Deseo que vuestro trabajo os temple en virtudes fuertes y probadas, os haga cada vez más maduros y conscientes constructores del bien común, y realizadores de esa solidaridad que, tomando origen de Dios Creador, une y afianza vuestra convivencia. Más aún, me agrada ver en el producto de vuestra tierra buena un símbolo elocuente de fraternidad y mutua comunión, de manera que los hombres se transformen en otros tantos comensales, iguales y alegres, sentados al banquete de esta vida, como prefiguración del convite futuro y eterno que compartiremos con nuestro único Señor.

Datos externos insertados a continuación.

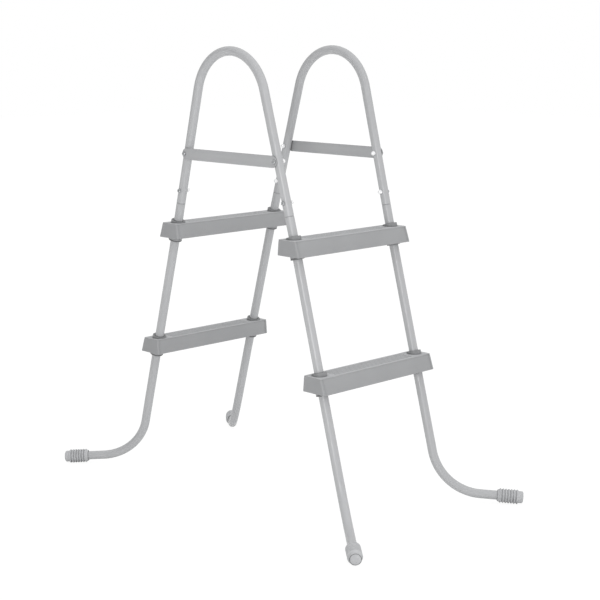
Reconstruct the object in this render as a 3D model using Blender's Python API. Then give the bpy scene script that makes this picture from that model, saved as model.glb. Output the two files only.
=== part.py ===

5. Finalmente, vosotros amáis a la Madre de Jesús. Sé que queréis de modo especial a la Virgen de las Gracias, cuya imagen se custodia filialmente y venera en vuestra hermosa catedral. Me congratulo de ello grandemente, y os exhorto a perseverar en esta devoción que. si se entiende y vive rectamente, os lleva con toda seguridad a penetrar cada vez en el misterio de Cristo, nuestro único Salvador. El corazón de su Madre es grande y tierno de tal modo, que vuelca el propio amor también sobre cada uno de nosotros, necesitados como estamos cada día de su protección. Por esto la invocamos con plena confianza. Y por esto también os encomiendo a Ella, mis queridísimos hijos de Velletri, a todos vosotros aquí presentes, y a cuantos no han podido participar en este maravilloso encuentro. De modo especial confío a sus cuidados maternales a los enfermos, a los ancianos, a los niños, a cuantos se sienten solos y débiles o se encuentran en particular necesidad. Todos tenemos lugar én su corazón y, bajo su guía, podemos afrontar valientemente las dificultades de la vida, y sobre todo llegar a una plena madurez cristiana..
Este es también mi vivísimo deseo, cordial y Heno de bendiciones. Así sea.